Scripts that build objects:
▶

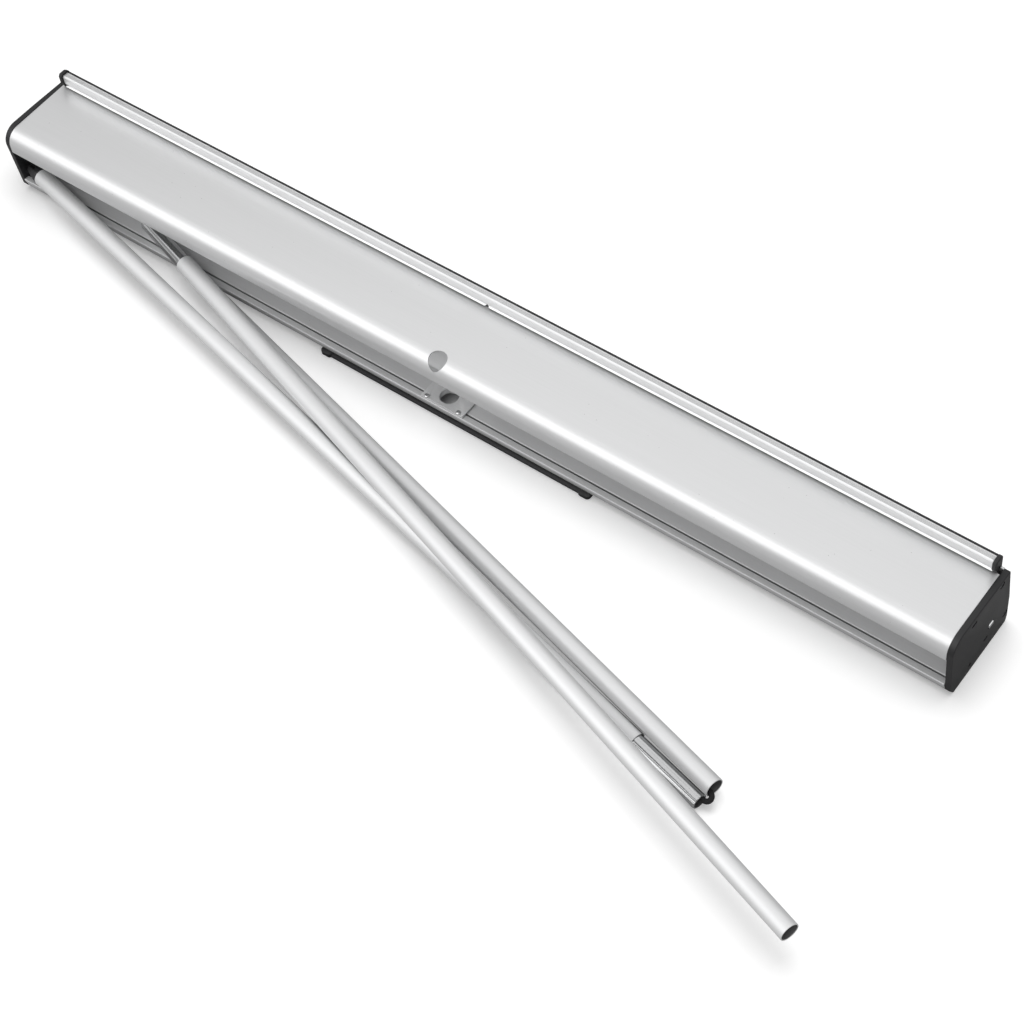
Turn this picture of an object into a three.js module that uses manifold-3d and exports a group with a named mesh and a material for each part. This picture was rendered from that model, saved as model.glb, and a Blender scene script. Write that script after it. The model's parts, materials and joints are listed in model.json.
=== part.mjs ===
// Fabric roll-up banner stand, folded as it is carried: the spring roller base with its top rail
// closed, and the three pole sections, two of them on one elastic cord, lying on the floor behind it.
// Millimetres. X runs along the base, +Y is the side the banner comes out of, +Z is up.
// The sizes below are measured from the floor under the middle of the base; the last lines move
// the whole part so that its origin is the middle of its footprint, on the floor.
import * as THREE from "three";
import { mergeVertices } from "three/addons/utils/BufferGeometryUtils.js";
import Module from "manifold-3d";

const wasm = await Module();
wasm.setup();

// Clearances and cutting
const SEAT_GAP = 0.3;
const CUT_OVERRUN = 2;
const JOIN_OVERLAP = 0.4;
const ARC_STEPS = 14;
const ROUND_SIDES = 28;
const SMALL_SIDES = 12;
const CORD_SIDES = 10;
const NUT_SIDES = 6;

// Base extrusion: the section is drawn in Y (depth) and Z (height)
const BASE_LENGTH = 850;
const WALL = 1.5;
const DECK_TOP = 64.5;
const DECK_FRONT_Y = 28;
const DECK_LIP_DROP = 4;
const NOSE_CENTRE_Y = -25.7;
const NOSE_RADIUS = 12.2;
const NOSE_EDGE_Z = 45.5;
const UNDERSIDE_Z = 3.6;
const RECESS_FLOOR_Z = 13.8;
const RECESS_WALL_Y = -9;
const GROOVE_Y = -30.8;
const GROOVE_WIDTH = 1.5;
const GROOVE_DEPTH = 5.6;
const GROOVE_WALL = 1.2;
const LIP_EDGE_Y = -36.3;
const LIP_FOOT_Y = -33.5;
const FRONT_FOOT_Y = 36.2;
const FRONT_FOOT_CHAMFER = 1.8;
const FRONT_BULGE_Y = 38;
const FRONT_BULGE_Z = 8;
const FRONT_WAIST_Y = 37.3;
const FRONT_WAIST_Z = 29.5;
const FRONT_TOP_Y = 35.4;
const FRONT_TOP_Z = 63.3;
const FRONT_RETURN = 1.9;

// What runs along the base ends this far short of each end of the extrusion
const ROLLER_SETBACK = 11;
const BANNER_SETBACK = 25;
const RAIL_SETBACK = 5;

// Screw channels inside the extrusion, one screw in each for each end cap
const CAP_SCREW_RADIUS = 1.4;
const CHANNEL_BORE_RADIUS = CAP_SCREW_RADIUS + SEAT_GAP;
const CHANNEL_RADIUS = 3;
const UPPER_CHANNEL = { y: 24, z: 60.4 };
const LOWER_CHANNEL = { y: 34.3, z: 13.6 };
const CAP_SCREW_LENGTH = 16;
const CAP_SCREW_HEAD_RADIUS = 2.7;
const CAP_SCREW_HEAD_HEIGHT = 1.6;

// End caps
const CAP_THICKNESS = 4.6;
const CAP_CHAMFER = 0.8;
const CAP_TOP_FRONT_Y = 34.6;
const CAP_TOP_FRONT_Z = 63.8;
const CAP_TOP_MID_Y = -1.3;
const CAP_TOP_MID_Z = 65;
const CAP_NOSE_TOP_Z = 65.3;
const CAP_NOSE_RADIUS = 13.3;
const CAP_BACK_Y = -37.9;
const CAP_BACK_FOOT_Y = -35.4;
const CAP_BACK_FOOT_Z = 7;
const CAP_BOTTOM_BACK_Y = -31;
const CAP_BOTTOM_FRONT_Y = 36.4;
const CAP_FRONT_FOOT_Y = 38.2;
const CAP_FRONT_FOOT_Z = 1.8;
const CAP_FRONT_BULGE_Y = 39.2;
const CAP_FRONT_BULGE_Z = 7;
const CAP_FRONT_WAIST_Y = 38.8;
const CAP_FRONT_WAIST_Z = 29.5;
const CAP_LATCH_SLOT = { y: -11.6, z: 59, length: 6, width: 2.6 };
const CAP_LOWER_SLOT = { y: 8.7, z: 15.4, length: 5, width: 2.4 };
const CAP_PIN_HOLE = { y: -11, z: 9, radius: 1.6 };
const CAP_HOUSING_WALL = 1.6;
const CAP_HOUSING_LENGTH = 5;
const CAP_HOUSING_CLEARANCE = 0.6;

// Spring roller
const ROLLER_Y = 13.9;
const ROLLER_Z = 26.5;
const ROLLER_RADIUS = 12.5;
const ROLLER_WALL = 1.2;
const ROLL_RADIUS = 20.4;
const AXLE_RADIUS = 3;
const AXLE_FLAT_WIDTH = 3.6;
const AXLE_FLAT_PROUD = 0.6;
const IDLER_PIN_LENGTH = 34;
const SPRING_AXLE_LENGTH = 300;
const PLUG_LENGTH = 20;
const PLUG_FLANGE_THICKNESS = 2;
const SPRING_TURNS = 20;
const SPRING_WIRE_RADIUS = 0.9;
const SPRING_COIL_RADIUS = 6.6;
const SPRING_STEPS_PER_TURN = 10;
const SPRING_WIRE_SIDES = 5;

// Banner and top rail
const FABRIC_THICKNESS = 0.35;
const SHEET_Y = 31.95;
const RAIL_BOTTOM_Z = 65.3;
const RAIL_HEIGHT = 12.2;
const RAIL_DEPTH = 5.3;
const RAIL_WALL = 1.2;
const RAIL_CORNER = 1;
const RAIL_RIBS = 3;
const RAIL_RIB = 0.5;
const RAIL_RIB_PITCH = 1.3;
const RAIL_FOOT_HEIGHT = 1.6;
const RAIL_FOOT_SETBACK = 0.4;
const RAIL_GROOVE_HEIGHT = 2.2;
const RAIL_GROOVE_DEPTH = 1.7;
const RAIL_NOTCH_WIDTH = 4.4;
const RAIL_NOTCH_X = 1.5;
const CLAMP_THICKNESS = 1.3;
const CLAMP_HEIGHT = 10.6;
const SHEET_RAIL_ENGAGEMENT = 9.5;
const RAIL_CAP_THICKNESS = 3.2;
const RAIL_CAP_DOME = 1.1;
const RAIL_CAP_FRONT_Y = 24.5;
const RAIL_CAP_FOOT_Y = 26.8;
const RAIL_CAP_BACK_Y = 34;
const RAIL_CAP_TOP_Z = 79.2;
const RAIL_CAP_SHOULDER_Z = 77;
const RAIL_CAP_CHIN_Z = 71;
const RAIL_CAP_TOP_FRONT_Y = 26;
const RAIL_CAP_TOP_BACK_Y = 31.6;
const RAIL_CAP_RECESS = 0.9;

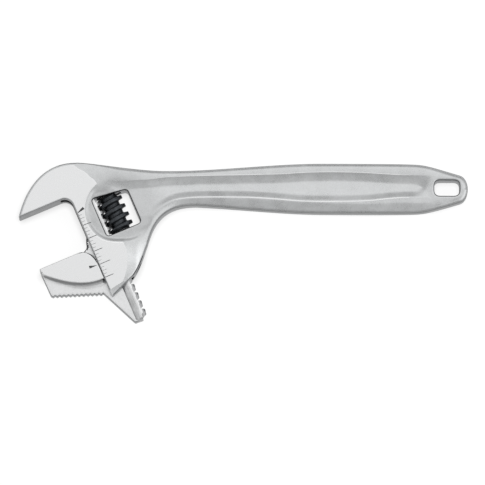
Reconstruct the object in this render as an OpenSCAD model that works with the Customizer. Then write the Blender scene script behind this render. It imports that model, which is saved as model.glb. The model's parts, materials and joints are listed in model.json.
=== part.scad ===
// Wide-opening adjustable wrench with a reversible sliding jaw.
// The wrench lies flat: +X runs along the handle, +Y is the side of the fixed jaw, +Z is up.
// The origin is under the middle of the wrench at rest, on the surface that it lies on.

/* [Size] */
// Length over everything, jaw tip to handle end
overall_length = 200; // [196:1:204]
// Thickness of the jaws and of the head's cheeks
head_thickness = 12.4; // [12:0.1:13]
// Thickness of the handle over its rims
handle_thickness = 9.4; // [8.8:0.1:9.8]
// Half width of the handle at its neck
neck_half_width = 7.6; // [7.2:0.1:8]
// Half width of the handle at the grip
grip_half_width = 11.2; // [10.8:0.1:11.6]
// Depth of the handle's panel under its rims
panel_depth = 1.2; // [0.8:0.1:1.6]

/* [Jaws] */
// Angle between the jaw faces and the handle
jaw_angle = 23.25; // [22:0.25:24]
// Opening between the jaw faces as modelled
jaw_opening = 25.4; // [25:0.1:26]
// Length of the fixed jaw's face from the worm's axis to the tip
jaw_reach = 40.2; // [39.5:0.1:40.8]
// Distance from the worm's axis to the head's front edge
head_front = 15.8; // [15.6:0.1:16]
// Radius of the throat between the fixed jaw's face and the head's front edge
throat_radius = 4.2; // [3.8:0.1:4.6]
// Running gap between the sliding jaw and the head's front edge
jaw_gap = 0.3; // [0.2:0.05:0.4]
// Thickness of the sliding jaw's web
web_thickness = 5; // [4.6:0.1:5.2]
// Side play of the web and the rail in the head
slide_play = 0.1; // [0.08:0.01:0.15]
// Radius of the sliding jaw's round rail
rail_radius = 3.9; // [3.8:0.05:4]
// Distance from the worm's axis to the rail's axis
rail_offset = 7.1; // [7.05:0.05:7.2]
// Length of the rail above the smooth face
rail_above = 21; // [19:0.5:22]
// Length of the rail below the smooth face
rail_below = 38.2; // [37.5:0.1:39]

/* [Worm] */
// Outside radius of the worm's thread
worm_radius = 5.85; // [5.7:0.05:5.9]
// Radius at the root of the worm's thread
worm_root = 3.75; // [3.6:0.05:3.8]
// Pitch of the worm and of the rack
worm_pitch = 4; // [3.9:0.05:4.1]
// Width of the thread's crest
crest_width = 1.7; // [1.6:0.05:1.8]
// Slope of the thread's flanks, from square to the axis
flank_angle = 10; // [8:0.5:11]
// Play between a rack tooth and the thread, each side
rack_play = 0.22; // [0.18:0.01:0.25]
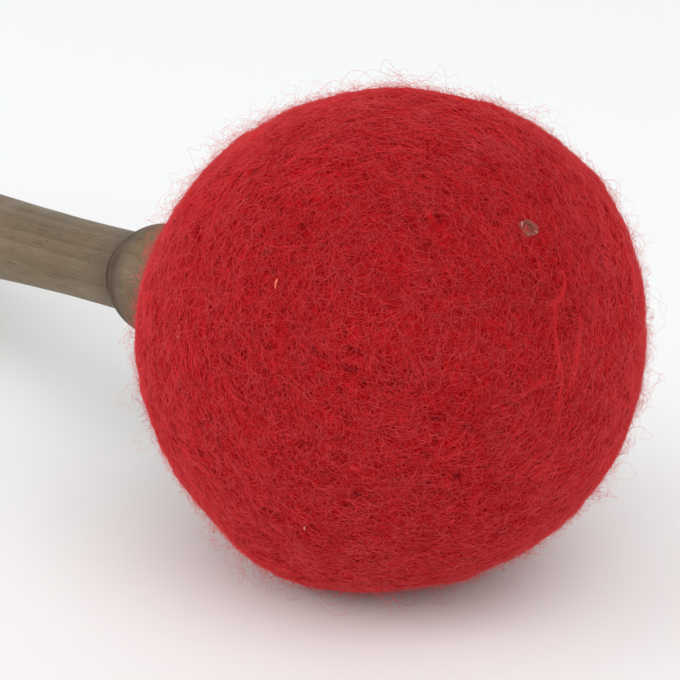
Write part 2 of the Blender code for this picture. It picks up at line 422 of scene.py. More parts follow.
def flattened(vectors, directions):
    """The unit part of each vector that lies along the surface."""
    vectors = vectors - directions * (vectors * directions).sum(1)[:, None]
    return vectors / np.maximum(np.linalg.norm(vectors, axis=1), 1e-9)[:, None]


fold_lines = [(rise, *fold_line(places)) for rise, *places in FOLDS]


def folded(directions):
    """The height of the folds, and along them with a length that is their share of the heading."""
    height = np.zeros(len(directions))
    heading = np.zeros((len(directions), 3))
    for rise, line, runs, left in fold_lines:
        nearness = directions @ line.T
        nearest = nearness.argmax(1)
        off = 2 * (1 - nearness.max(1)) * HEAD_RADIUS**2
        height += rise * left[nearest] * np.exp(-off / FOLD_WIDTH**2)
        share = left[nearest] * np.exp(-off / (2 * FOLD_WIDTH) ** 2)
        heading += share[:, None] * runs[nearest]
    return height, heading


print("folds:", len(fold_lines))

# %% [markdown]
# ## Meshes from arrays
#
# There will be over a million vertices, far too many to add one at a time. Blender lets a script
# fill a mesh straight from numpy arrays, which takes a fraction of a second.


# %% Mesh helpers
def mesh_from_arrays(name, points, faces):
    """points is (n, 3), in the mallet's axes. faces is a list of arrays, each (m, corners)."""
    corners = np.concatenate([part.ravel() for part in faces])
    sizes = np.concatenate([np.full(len(part), part.shape[1]) for part in faces])
    mesh = bpy.data.meshes.new(name)
    mesh.vertices.add(len(points))
    mesh.vertices.foreach_set("co", lay_down(points).astype(np.float32).ravel())
    mesh.loops.add(len(corners))
    mesh.loops.foreach_set("vertex_index", corners.astype(np.int32))
    mesh.polygons.add(len(sizes))
    starts = np.concatenate([[0], np.cumsum(sizes)[:-1]])
    mesh.polygons.foreach_set("loop_start", starts.astype(np.int32))
    mesh.update(calc_edges=True)
    mesh.shade_smooth()
    return mesh


def band_faces(rings, sides):
    """Quads between each ring of vertices and the next."""
    first = np.arange(rings - 1)[:, None] * sides
    side = np.arange(sides)[None, :]
    after = (side + 1) % sides
    quads = np.stack([first + side, first + sides + side, first + sides + after, first + after], 2)
    return quads.reshape(-1, 4)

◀

TASK INSTRUCTIONS:
Return, word for word, every line from the top of the entries down to the line that holds "const FRONT_RETURN = 1.9;", both included.

RESPONSE FOR THIS EXERCISE:
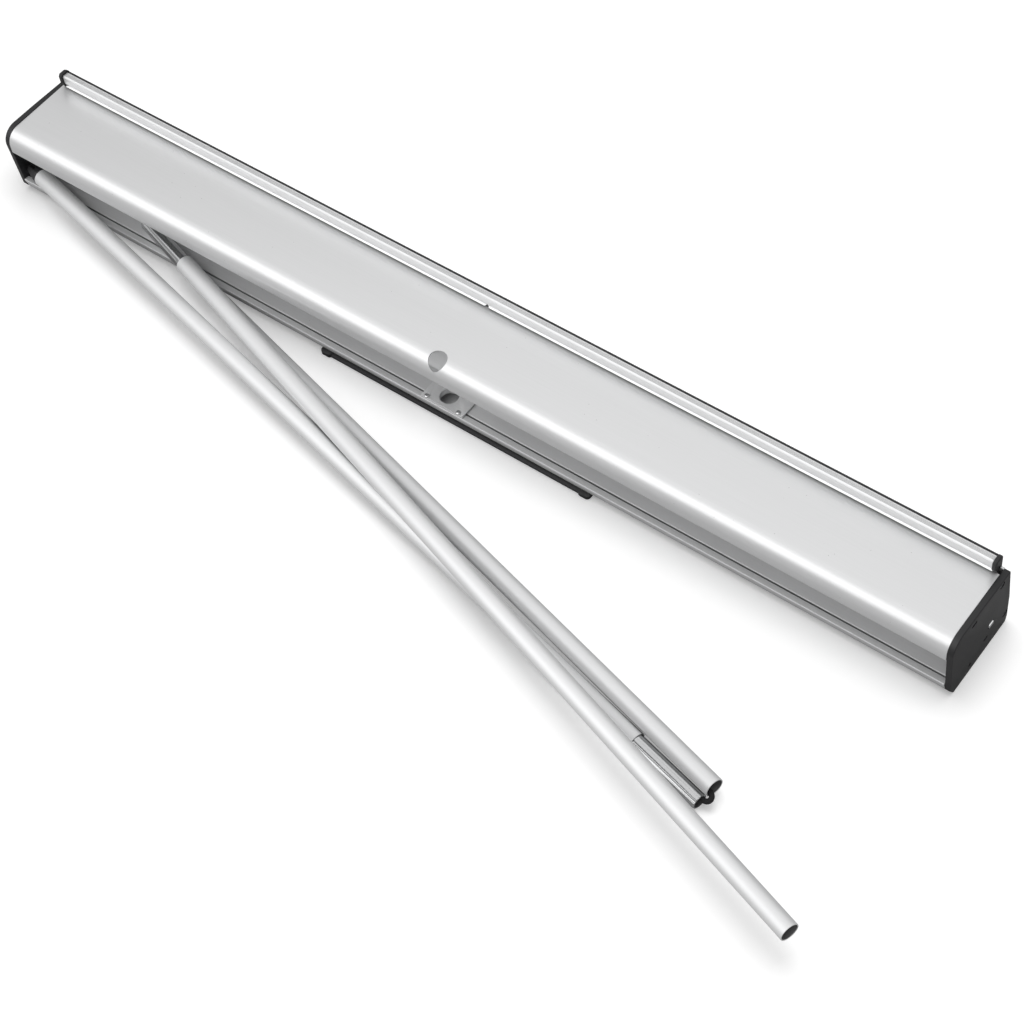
Turn this picture of an object into a three.js module that uses manifold-3d and exports a group with a named mesh and a material for each part. This picture was rendered from that model, saved as model.glb, and a Blender scene script. Write that script after it. The model's parts, materials and joints are listed in model.json.
=== part.mjs ===
// Fabric roll-up banner stand, folded as it is carried: the spring roller base with its top rail
// closed, and the three pole sections, two of them on one elastic cord, lying on the floor behind it.
// Millimetres. X runs along the base, +Y is the side the banner comes out of, +Z is up.
// The sizes below are measured from the floor under the middle of the base; the last lines move
// the whole part so that its origin is the middle of its footprint, on the floor.
import * as THREE from "three";
import { mergeVertices } from "three/addons/utils/BufferGeometryUtils.js";
import Module from "manifold-3d";

const wasm = await Module();
wasm.setup();

// Clearances and cutting
const SEAT_GAP = 0.3;
const CUT_OVERRUN = 2;
const JOIN_OVERLAP = 0.4;
const ARC_STEPS = 14;
const ROUND_SIDES = 28;
const SMALL_SIDES = 12;
const CORD_SIDES = 10;
const NUT_SIDES = 6;

// Base extrusion: the section is drawn in Y (depth) and Z (height)
const BASE_LENGTH = 850;
const WALL = 1.5;
const DECK_TOP = 64.5;
const DECK_FRONT_Y = 28;
const DECK_LIP_DROP = 4;
const NOSE_CENTRE_Y = -25.7;
const NOSE_RADIUS = 12.2;
const NOSE_EDGE_Z = 45.5;
const UNDERSIDE_Z = 3.6;
const RECESS_FLOOR_Z = 13.8;
const RECESS_WALL_Y = -9;
const GROOVE_Y = -30.8;
const GROOVE_WIDTH = 1.5;
const GROOVE_DEPTH = 5.6;
const GROOVE_WALL = 1.2;
const LIP_EDGE_Y = -36.3;
const LIP_FOOT_Y = -33.5;
const FRONT_FOOT_Y = 36.2;
const FRONT_FOOT_CHAMFER = 1.8;
const FRONT_BULGE_Y = 38;
const FRONT_BULGE_Z = 8;
const FRONT_WAIST_Y = 37.3;
const FRONT_WAIST_Z = 29.5;
const FRONT_TOP_Y = 35.4;
const FRONT_TOP_Z = 63.3;
const FRONT_RETURN = 1.9;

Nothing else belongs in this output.